# Task goal
Retype, exactly as written, every line from the one containing "band_axis = make_band(ribbon)" down to the one containing "before = set(bpy.data.objects)", including both, and nothing else.

# Source excerpt
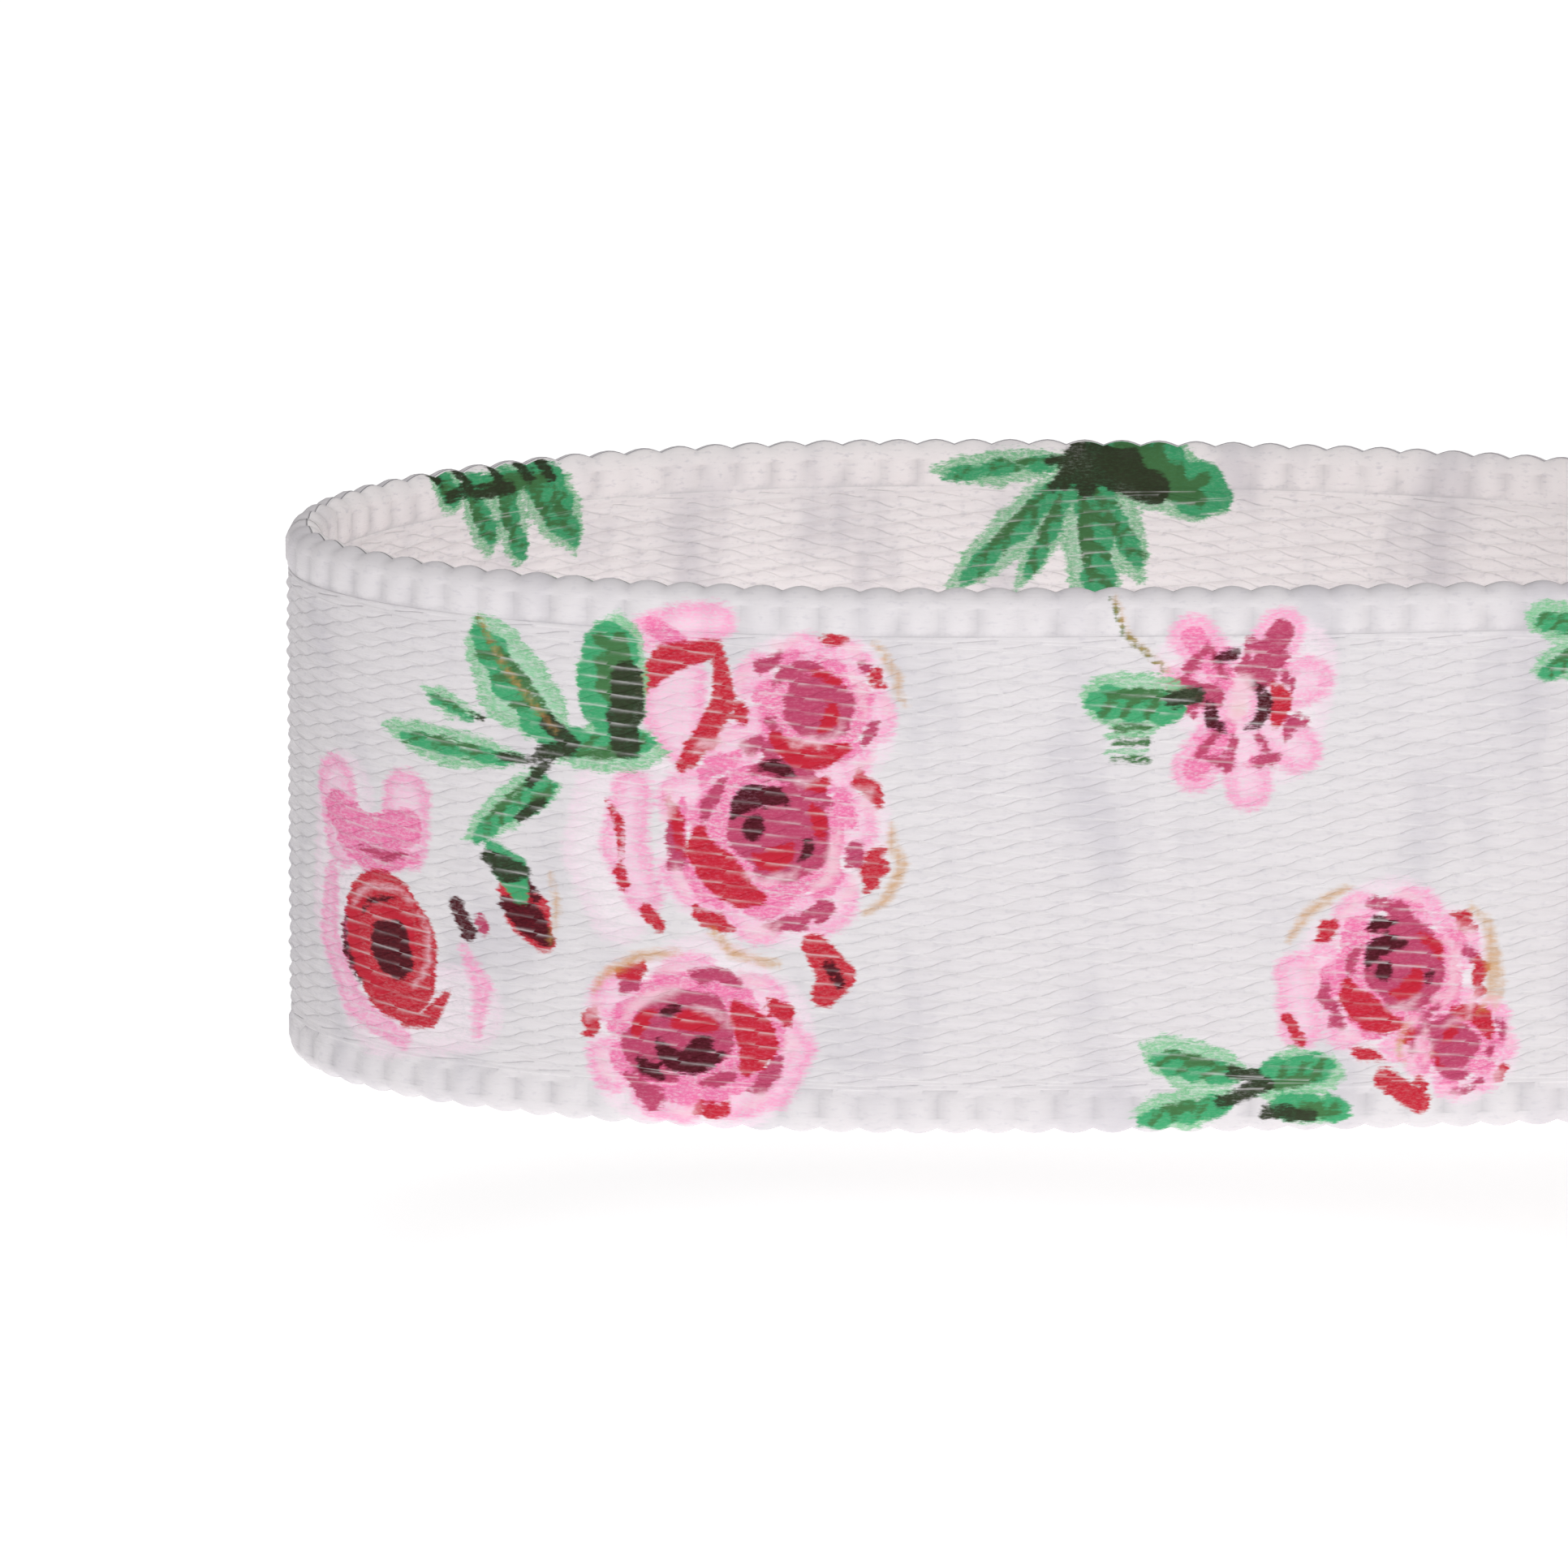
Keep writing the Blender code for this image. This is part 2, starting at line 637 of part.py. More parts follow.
def main():
    for old in list(bpy.data.objects):
        bpy.data.objects.remove(old)
    ribbon = material("ribbon", (0.80, 0.77, 0.79), 0.55)
    moulded = material("moulded_plastic", (0.86, 0.83, 0.80), 0.35)
    steel = material("nickel_steel", (0.72, 0.72, 0.74), 0.25, 1.0)
    tape = material("fastening_tape", (0.85, 0.85, 0.86), 0.85)
    felt = material("felt", (0.72, 0.42, 0.50), 0.95)
    cover = material("printed_cotton", (0.82, 0.78, 0.79), 0.75)
    stuffing = material("stuffing", (0.90, 0.89, 0.86), 0.95)
    guard = material("guard_plastic", (0.55, 0.56, 0.58), 0.40)
    thread = material("sewing_thread", (0.88, 0.86, 0.84), 0.80)
    trim = material("trim_cord", (0.70, 0.14, 0.28), 0.60)

    band_axis = make_band(ribbon)
    make_fold_stitches(thread, band_axis)
    make_tail(ribbon, tape, band_axis)
    make_loop_tape(tape)
    make_back_plate(moulded)
    make_band_pin(steel)
    make_screws(steel)
    make_felt_pads(felt)
    make_tray(moulded)
    make_needle_guard(guard)
    make_filling(stuffing)
    make_cover(cover)
    make_cords(thread, trim)


main()
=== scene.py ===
import math

import bpy
import numpy as np
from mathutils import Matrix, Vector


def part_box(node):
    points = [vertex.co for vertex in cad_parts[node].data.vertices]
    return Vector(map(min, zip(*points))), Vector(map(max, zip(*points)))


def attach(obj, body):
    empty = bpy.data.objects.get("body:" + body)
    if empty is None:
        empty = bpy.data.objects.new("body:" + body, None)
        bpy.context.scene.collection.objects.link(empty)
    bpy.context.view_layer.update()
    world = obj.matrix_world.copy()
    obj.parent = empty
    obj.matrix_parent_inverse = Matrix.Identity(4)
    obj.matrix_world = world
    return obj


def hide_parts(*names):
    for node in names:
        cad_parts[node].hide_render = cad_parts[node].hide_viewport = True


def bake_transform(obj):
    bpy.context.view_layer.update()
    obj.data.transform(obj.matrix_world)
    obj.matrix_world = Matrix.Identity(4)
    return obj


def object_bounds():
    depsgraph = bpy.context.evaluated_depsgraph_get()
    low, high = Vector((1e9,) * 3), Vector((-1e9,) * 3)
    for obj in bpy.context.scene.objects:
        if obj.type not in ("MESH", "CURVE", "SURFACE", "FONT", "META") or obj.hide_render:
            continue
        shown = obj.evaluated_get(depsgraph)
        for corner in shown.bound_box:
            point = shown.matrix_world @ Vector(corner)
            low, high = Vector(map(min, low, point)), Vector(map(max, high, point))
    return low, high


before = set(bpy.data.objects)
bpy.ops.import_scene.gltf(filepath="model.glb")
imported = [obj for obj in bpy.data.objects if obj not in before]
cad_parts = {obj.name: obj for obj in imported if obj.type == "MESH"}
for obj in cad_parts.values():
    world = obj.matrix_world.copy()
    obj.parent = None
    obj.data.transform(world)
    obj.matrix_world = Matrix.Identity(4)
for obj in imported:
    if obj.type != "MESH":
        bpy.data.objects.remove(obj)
cad_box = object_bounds()
MM = 0.001

# ------------------------------------------------------------------ camera
# The camera stands in front of the band and looks slightly down on it, from far enough away
# that the two runs of the loop are hardly seen in perspective.

CAMERA_TARGET = (-39.364 * MM, 0, 0.111 * MM)
CAMERA_DISTANCE = 597.9 * MM
CAMERA_ELEVATION = math.radians(12.11)
CAMERA_LENS = 333.8  # millimetres, on a 36 mm sensor

bpy.ops.object.camera_add(
    location=(
        CAMERA_TARGET[0],
        CAMERA_TARGET[1] - CAMERA_DISTANCE * math.cos(CAMERA_ELEVATION),
        CAMERA_TARGET[2] + CAMERA_DISTANCE * math.sin(CAMERA_ELEVATION),
    ),
    rotation=(math.pi / 2 - CAMERA_ELEVATION, 0, 0),
)
camera = bpy.context.object
camera.data.lens = CAMERA_LENS
camera.data.sensor_width = 36
camera.data.clip_start = 0.05
camera.data.clip_end = 20
bpy.context.scene.camera = camera
bpy.context.scene.view_settings.view_transform = "Standard"


# ------------------------------------------------------------------ floor and light
# The object stands on a plain white sheet that is lit from below, under one large soft lamp in
# front and above, in a white room.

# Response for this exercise
    band_axis = make_band(ribbon)
    make_fold_stitches(thread, band_axis)
    make_tail(ribbon, tape, band_axis)
    make_loop_tape(tape)
    make_back_plate(moulded)
    make_band_pin(steel)
    make_screws(steel)
    make_felt_pads(felt)
    make_tray(moulded)
    make_needle_guard(guard)
    make_filling(stuffing)
    make_cover(cover)
    make_cords(thread, trim)


main()
=== scene.py ===
import math

import bpy
import numpy as np
from mathutils import Matrix, Vector


def part_box(node):
    points = [vertex.co for vertex in cad_parts[node].data.vertices]
    return Vector(map(min, zip(*points))), Vector(map(max, zip(*points)))


def attach(obj, body):
    empty = bpy.data.objects.get("body:" + body)
    if empty is None:
        empty = bpy.data.objects.new("body:" + body, None)
        bpy.context.scene.collection.objects.link(empty)
    bpy.context.view_layer.update()
    world = obj.matrix_world.copy()
    obj.parent = empty
    obj.matrix_parent_inverse = Matrix.Identity(4)
    obj.matrix_world = world
    return obj


def hide_parts(*names):
    for node in names:
        cad_parts[node].hide_render = cad_parts[node].hide_viewport = True


def bake_transform(obj):
    bpy.context.view_layer.update()
    obj.data.transform(obj.matrix_world)
    obj.matrix_world = Matrix.Identity(4)
    return obj


def object_bounds():
    depsgraph = bpy.context.evaluated_depsgraph_get()
    low, high = Vector((1e9,) * 3), Vector((-1e9,) * 3)
    for obj in bpy.context.scene.objects:
        if obj.type not in ("MESH", "CURVE", "SURFACE", "FONT", "META") or obj.hide_render:
            continue
        shown = obj.evaluated_get(depsgraph)
        for corner in shown.bound_box:
            point = shown.matrix_world @ Vector(corner)
            low, high = Vector(map(min, low, point)), Vector(map(max, high, point))
    return low, high


before = set(bpy.data.objects)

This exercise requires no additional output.